About Bruno Moser
- Born in 1928 in Zurich, Switzerland
- Attended the art school, Kunst Gewerbe schule, in Basel
- Received a goldsmith certificate in 1949
- Travelled to Australia in 1949 and worked in one of Sydney’s finest jewelry houses
- A year later, went to the opal mining town of Andamooka for one year where he learned to cut and polish opal
- Established own jewelry business in Sydney from 1954 to 1962
- Returned to Andamooka in 1962 and set up business buying, cutting and exporting opals to Europe, Asia and the United States
- After 12 years, moved the business to Adelaide and started incorporating his love of sculpture into the cutting of opals. Now producing miniature sculptures for fine jewelry and objet d’art. Also using a variety of other gemstones.
Got to see the Bruce-Bruno collection for jewelry that distance themselves from other high-end accessories, says Bruce Harding, director of the Bruce Co. in Kyoto, Japan.
With Swiss partner-cutter Bruno Moser, Harding is privately exhibiting their exciting new line at the Takaragaike Prince Hotel in Kyoto on November 5 to 6. “My style is not hard, not flashy. I’m not looking to shock anyone; I look for balance between the stone and workmanship.
“I don’t make for a fashion, not for an era or an image. I only make (jewelry) to enhance the stones, to make them timeless,” Harding said in an interview in Bangkok, where his collection is manufactured by Beauty Gems Co. Harding’s main client is Urai Co. of Japan, famed for their traditional kimonos. Urai insisted that the Bruce-Bruno line be manufactured by Beauty Gems, where a business relationship was already established, says Harding. Urai, with connections to Seibu, sells to major jewelry stores, and high market stores in Osaka, Kyoto, Tokyo and Kyushu. Urai Co. also is to open offices in Sydney, London and Belgium next year, Harding said.
Harding travels to Bangkok every six weeks, working with Beauty Gems’ finest craftsman and designers including Ms. Sujittra Trisin, a prize winner at Bangkok’s Colored Stone Design Competition last year. “I’m a 360-degree man. I check each piece.” said the 35-year-old Australian, a one-time commercial diver. “I maintain my quality and I don’t allow anybody to okay anything”

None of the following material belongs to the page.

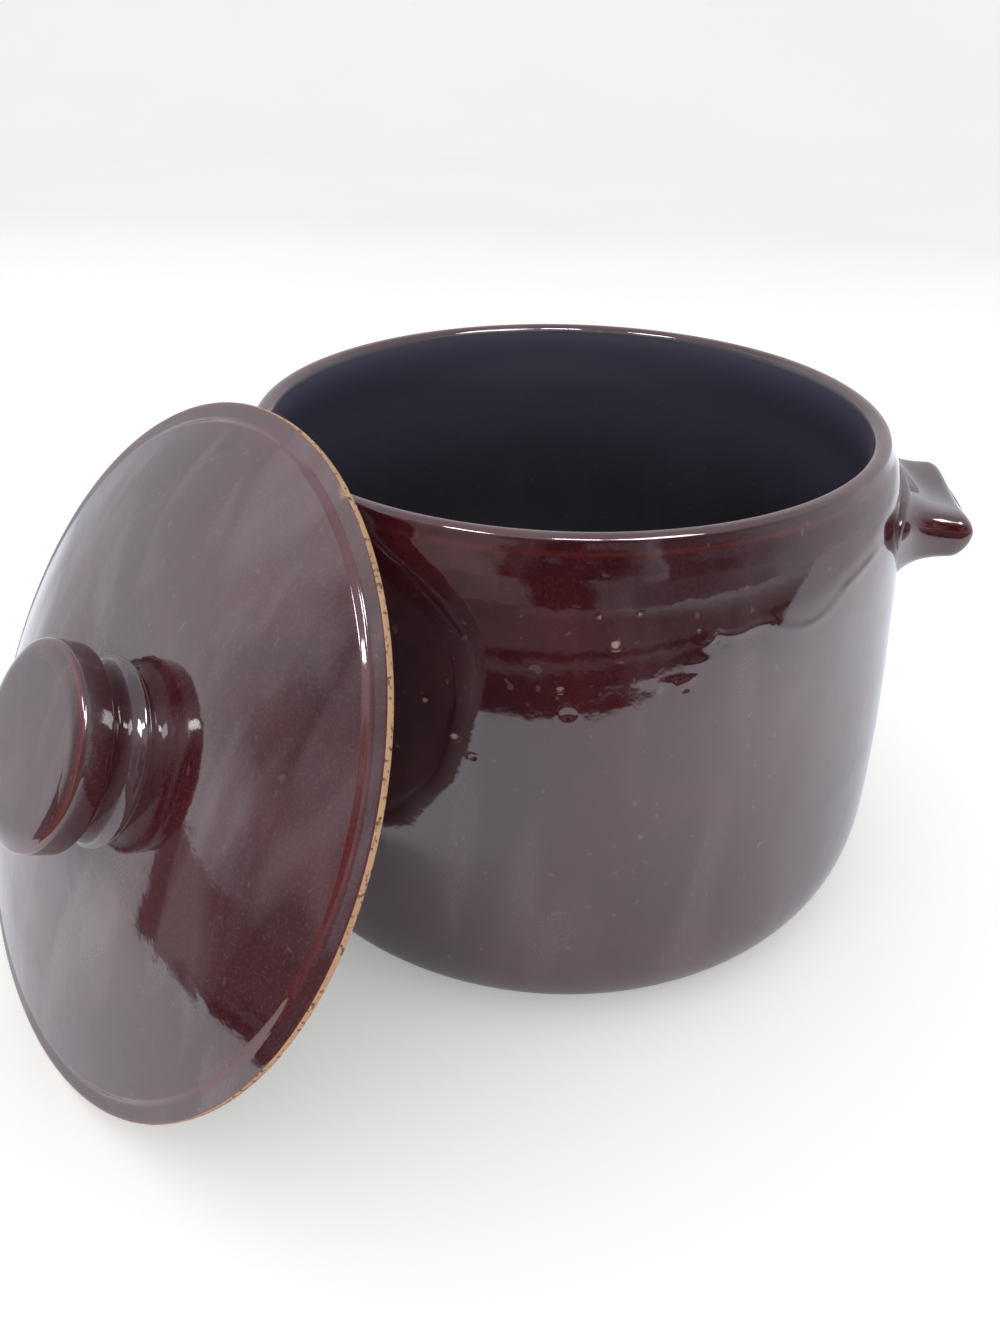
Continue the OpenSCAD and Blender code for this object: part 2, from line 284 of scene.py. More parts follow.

Attention to small details is shared by 62-year-old Moser, whose cutting of all stones is envied by his counterparts in Idar-Oberstein, West Germany, says Harding. “Nobody in the world has been able to emulate his style or cut his style, which is completely his own style. It’s very naturalistic and all his shapes are free-flowing, with the front and back appearing very different. Bruno’s style is devoid of limitations.”
Moser buys roughs from Idar-Oberstein, India and Brazil and has sold to Tiffany and Co. and Mikimoto. With opals, Moser is able to take out the sand, the cracks and other weak pints and produce superb cuts, Harding said.
Two years ago, Harding sold Moser’s stones loose to a Japanese client, who admired the cuttings that formed zodiac-based jewelry. Thai client returns to Harding for finished jewelry that is “part fantasy, and part reality.” Picture Pegasus worn on the shoulder and holding three rows of cultured pearls, with the fourth row worn under the armpit; an agate forms the horse’s wing complemented with diamond-studded hooves.
An item could take six months to manufacture from the time the gemstones are chosen to finished form, said Harding, who comes here to put in orders. Beauty Gems will take another month to process the order before the factory actually makes the piece, he added.
“I make sure that all my pieces can be worn. I try to make them useable. A brooch can be worn as a pendant, or detachable centerpieces. I like them to be diversified, and to be worn differently. I try to make them so nobody can calculate how much they are worth,” said Harding, whose minimum order is 20 pieces.
“My line is soft, and made to be worn,” said he, whose jewelry are mostly priced over 10,000 U.S. dollars.